Ultimately, though, constitutional reform will have to embrace the notion that there is no neutrality, that a confession of Christianity will have to be made in order to anchor law and the state in absolute, transcendent, unchanging principles, so that power can be put under control. The ballot box is not enough: there must be ground rules outside of which politicians and government cannot go. The natural-rights framework for restricting the power of the state has proven bankrupt; it cannot restrict because it keeps providing new pretexts for government expansion! Alexander Hamilton realized this when he proposed the establishment of a Christian Constitutional Society in 1802 -- yet another reason for his unjust vilification.

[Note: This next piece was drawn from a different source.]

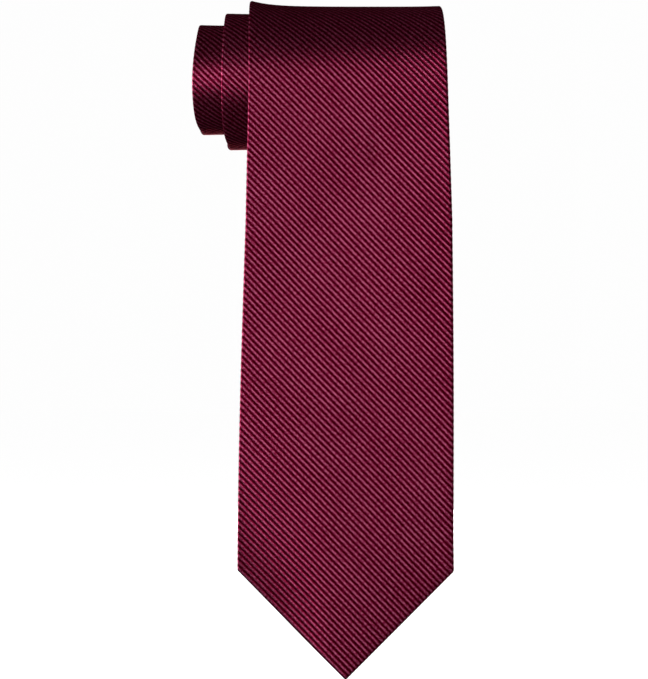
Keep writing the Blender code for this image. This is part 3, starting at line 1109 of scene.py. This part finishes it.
        piece = make_object("keeper_loop_cloth", points, faces, uv, self.repp)
        face_outwards(piece)
        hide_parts("keeper_loop", "keeper_left_end", "keeper_right_end")
        return piece

    def bar_tack(self, name: str, node: str, place: tuple, size: tuple, upright: bool) -> bpy.types.Object:
        """Builds a bar tack: a close row of short stitches over a core.

        Args:
            name: The piece's name.
            node: The node that it stands for.
            place: Its middle: distance from the tie's tip, sideways place, and depth under the tie's face.
            size: Its length along the row of stitches, and across it.
            upright: Whether the row runs along the tie.

        Returns:
            The new object.
        """
        path, (s_mid, x_mid, depth) = self.cloth.path, place
        stitches = max(int(size[0] / self.tack_pitch), 3)
        t = np.linspace(0, 1, stitches * 12 + 1)
        run = (t - 0.5) * size[0]
        swing = 0.5 * size[1] * np.cos(TURN * t * stitches)
        lift = self.tack_lift * np.abs(np.sin(TURN * t * stitches))
        along, over = (run, swing) if upright else (swing, run)
        lean = path.middle(np.array([s_mid])) if s_mid < path.hanging else 0
        line = path.place(s_mid + along, x_mid + over - lean, depth + lift)
        piece = tube(name, line, self.tack_radius, self.thread, sides=5)
        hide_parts(node)
        return piece

    def slack_loop(self) -> bpy.types.Object:
        """Builds the loop of spare thread at the start of the slip stitch."""
        low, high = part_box("slack_loop")
        middle = (low.z + high.z) / 2 + self.cloth.path.hanging
        turn = np.linspace(0.5 * math.pi + 0.25, 2.5 * math.pi - 0.25, 60)
        s = middle + 5.6 * MM * np.sin(turn)
        x = 2.2 * MM * np.cos(turn) * (1 + 0.25 * np.sin(turn)) + 0.5 * MM * np.cos(2 * turn)
        depth = self.cloth.thick + 0.42 * MM + 0.3 * MM * np.sin(turn * 1.5)
        line = self.cloth.path.place(s, x, depth)
        piece = tube("slack_loop_thread", line, self.loop_radius, self.thread, sides=8)
        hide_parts("slack_loop")
        return piece

    def build(self, tip: Stretch) -> list[bpy.types.Object]:
        """Builds every trimming, attaches most to a body and bakes those at the wide end in place.

        Args:
            tip: The stretch at the wide end; the trimmings there are baked in place as its pieces are.

        Returns:
            The trimmings.
        """
        thick, path = self.cloth.thick, self.cloth.path
        at_tip = (113.6 * MM, 0.0, thick + 0.25 * MM)
        on_tip = [
            self.tipping("blade_tipping_satin", "blade_tipping", 9 * MM, 111 * MM, False),
            self.bar_tack("blade_bar_tack_thread", "blade_bar_tack", at_tip, (8 * MM, 2.2 * MM), False),
            self.slack_loop(),
        ]
        for piece in on_tip:
            tip.follow(piece)
        on_blade = []
        for side in ("left", "right"):
            node = f"keeper_{side}_tack"
            low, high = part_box(node)
            place = ((low.z + high.z) / 2 + path.hanging, (low.x + high.x) / 2, thick + 1.3 * MM)
            on_blade.append(self.bar_tack(f"keeper_{side}_bar_tack", node, place, (10 * MM, 1.6 * MM), True))
        on_blade += [self.maker_label(), self.keeper()]
        for piece in on_blade:
            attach(piece, "blade")
        care = self.care_label()
        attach(care, "care_label")
        at_tail = (1373.5 * MM, 0.0, thick - 0.1 * MM)
        on_core = [
            self.tipping("tail_tipping_satin", "tail_tipping", 1379 * MM, 1441 * MM, True),
            self.bar_tack("tail_bar_tack_thread", "tail_bar_tack", at_tail, (2.6 * MM, 1.6 * MM), False),
        ]
        for piece in on_core:
            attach(piece, "core")
        return [*on_tip, *on_blade, care, *on_core]


# ---------------------------------------------------------------- studio


@dataclass
class Studio:
    """The floor, the light and the camera."""

    view_height: float = 298.83 * MM
    distance: float = 1.0
    sensor: float = 36.0  # millimetres, along the taller side of the picture
    left: float = -10.1 * MM
    drop: float = -117.4 * MM
    floor_gap: float = 60 * MM
    air: float = 0.045
    # each box light's name, place, width and height, and power
    boxes: tuple = (
        ("front_box", (-0.01, -1.3, -0.05), (0.5, 0.95), 4.45),
        ("left_box", (-1.7, -0.2, -0.1), (0.9, 0.9), 24),
        ("right_box", (1.7, 0.2, -0.1), (0.9, 0.9), 2.5),
        ("back_box", (0.2, 1.7, -0.15), (1.3, 1.3), 16),
    )

    def backdrop(self, depth: float) -> None:
        """Lays a pale floor, and sets a pale dome round the tie, which are seen but don't light it.

        Args:
            depth: The floor's height, below zero.
        """
        bpy.ops.object.select_all(action="DESELECT")
        bpy.ops.mesh.primitive_plane_add(size=12, location=(0, 0, depth))
        floor = bpy.context.object
        floor.name = "studio_floor"
        # Painted board: a flat, nearly white surface with no gloss.
        made, _, shader = blank("pale_floor_paint")
        shader.inputs["Base Color"].default_value = linear("f4f4f4")
        shader.inputs["Roughness"].default_value = 0.8
        shader.inputs["Emission Color"].default_value = linear("fdfdfd")
        shader.inputs["Emission Strength"].default_value = 0.96
        floor.visible_glossy = floor.visible_diffuse = False
        floor.data.materials.append(made)
        bpy.ops.mesh.primitive_uv_sphere_add(segments=48, ring_count=24, radius=5.5, location=(0, 0, 0))
        dome = bpy.context.object
        dome.name = "studio_dome"
        # Lit backdrop cloth: an even white without folds.
        glow, _, shader = blank("pale_dome_cloth")
        shader.inputs["Base Color"].default_value = (0, 0, 0, 1)
        shader.inputs["Emission Color"].default_value = linear("fdfdfd")
        shader.inputs["Emission Strength"].default_value = 1.0
        dome.data.materials.append(glow)
        for light_path in ("diffuse", "glossy", "transmission", "shadow"):
            setattr(dome, f"visible_{light_path}", False)

    def lamp(self, name: str, place: tuple, size: tuple, power: float) -> None:
        """Hangs a soft box light that faces the middle of the tie.

        Args:
            name: The light's name.
            place: Where it hangs, in metres.
            size: Its width and height.
            power: Its power, in watts.
        """
        data = bpy.data.lights.new(name, "AREA")
        data.shape, data.energy = "RECTANGLE", power
        data.size, data.size_y = size
        lamp = bpy.data.objects.new(name, data)
        lamp.location = place
        toward = Vector((0, BLADE_FACE_Y, -0.12)) - Vector(place)
        lamp.rotation_euler = toward.to_track_quat("-Z", "Y").to_euler()
        bpy.context.scene.collection.objects.link(lamp)

    def camera(self) -> None:
        """Sets the camera level with the tie's middle, straight in front."""
        data = bpy.data.cameras.new("studio_camera")
        data.sensor_width = self.sensor
        data.lens = self.sensor * self.distance / self.view_height
        camera = bpy.data.objects.new("studio_camera", data)
        camera.location = (self.left, BLADE_FACE_Y - self.distance, self.drop)
        camera.rotation_euler = (math.radians(90), 0, 0)
        bpy.context.scene.collection.objects.link(camera)
        bpy.context.scene.camera = camera

    def build(self) -> None:
        """Sets up the studio round the tie."""
        scene = bpy.context.scene
        scene.view_settings.view_transform = "Standard"
        world = bpy.data.worlds.new("studio_air")
        world.use_nodes = True
        background = world.node_tree.nodes["Background"]
        background.inputs["Color"].default_value = (1, 1, 1, 1)
        background.inputs["Strength"].default_value = self.air
        scene.world = world
        self.backdrop(CAD_BOX[0].z - self.floor_gap)
        for box in self.boxes:
            self.lamp(*box)
        self.camera()


# ---------------------------------------------------------------- main


def stretches(path: StripPath) -> list[Stretch]:
    """Divides the tie into stretches that each ride on one body, or are marked as bending across one joint.

    Args:
        path: The line that the tie follows.

    Returns:
        The stretches, from the blade's tip to the tail's.
    """
    blend, ride = Way.BLEND, Way.RIDE
    face = BLADE_FACE_Y
    fold, lift = (JOINTS[name]["pos_m"][2] for name in ("tip_fold", "blade_lift"))
    at_fold = ((0, face, fold + 3 * MM), (0, face, fold - 17 * MM))
    at_lift = ((0, face, lift + 6 * MM), (0, face, lift - 17 * MM))
    outer_slide = ((0, 0, 6 * MM), (0, 0, -20 * MM))
    inner_slide = ((0, 0, 5 * MM), (0, 0, -16 * MM))
    outer, middle, back, inner = (path.distance(degrees) for degrees in (140, 290, 500, 650))
    blade, neck, tail = 192 * MM, 800 * MM, 1130 * MM
    spare = 14 * MM  # past each point, so that no hem cloth is cut off

    def nodes(stem: str) -> dict[str, tuple]:
        """The names of the nodes that a stretch's layers stand for."""
        return {
            "shell": (f"{stem}_shell",),
            "interlining": (f"{stem}_interlining",),
            "stitch": (f"{stem}_slip_stitch",),
        }

    return [
        Stretch("tip", -spare, blade, blend, ("blade", "tip"), at_fold, ("tip_shell",), ("tip_interlining",)),
        Stretch("blade", blade, outer, blend, ("roll", "blade"), at_lift, **nodes("blade")),
        Stretch("outer_turn", outer, middle, blend, ("roll", "middle_turn"), outer_slide,
                **nodes("outer_turn")),
        Stretch("middle_turn", middle, back, ride, ("middle_turn",), **nodes("middle_turn")),
        Stretch("middle_back", back, inner, blend, ("middle_turn", "core"), inner_slide),
        Stretch("inner_turn", inner, neck, ride, ("core",), (), ("inner_turn_shell",), ("core_interlining",),
                ("core_slip_stitch",), 0.7),
        Stretch("neck", neck, tail, ride, ("core",), shell=("neck_shell",), relief=0.5),
        Stretch("tail", tail, path.tie_length + spare, ride, ("core",), shell=("tail_shell",), relief=0.5),
    ]


def main() -> None:
    """Builds the studio, the strip of cloth and its trimmings, and reports each piece."""
    logging.basicConfig(level=logging.INFO)
    Studio().build()
    path = StripPath()
    cloth = FoldedCloth(path)
    weave = ReppWeave()
    repp, felt = weave.make(), BrushedFelt().make()
    satin = WovenRibbon("satin_tipping", "7c1a3c", "3e0a1c", roughness=0.34, gloss=0.6).make()
    thread = TwistedThread("maroon_sewing_thread", "7a1c3c", "3f0819").make()
    label = WovenRibbon("black_woven_label", "2c292b", "121012", roughness=0.34).make()
    care = WovenRibbon("white_nylon_ribbon", "f2f0ec", "cfccc6", roughness=0.45).make()
    parts = stretches(path)
    made = StripLayers(cloth, weave, repp, felt, thread).build(parts)
    made += Trimmings(cloth, weave, repp, satin, thread, label, care).build(parts[0])
    for piece in made:
        LOG.info("%s: %d faces, %s", piece.name, len(piece.data.polygons), piece.data.materials[0].name)


if __name__ == "__main__":
    main()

Stahl's pithy aphorism puts it best: "Authority, Not Majority." As he himself explained: "The opposition of authority and majority, which I made use of in my answer to an entirely unexpected attack from Bassermann (Erfurt, April 15th, 1850; cf. my Reden, p. 86) has since then been the catchword even for the opposing parties, a sign that it struck the focal point of the political struggle in our time. However, this had its final ground in nothing other than whether the ruling authority is from God or from men" (State Law and the Doctrine of State, forthcoming, WordBridge Publishing).

We appear to be heading into a "Perfect Storm" of left-wing control of government, regardless of political party. Not surprising -- ultimately, all political parties exist to ensure their own survival! May the havoc they wreak serve to discredit the putative messianic power of government once and for all. If only the churches had the nerve to pray thusly.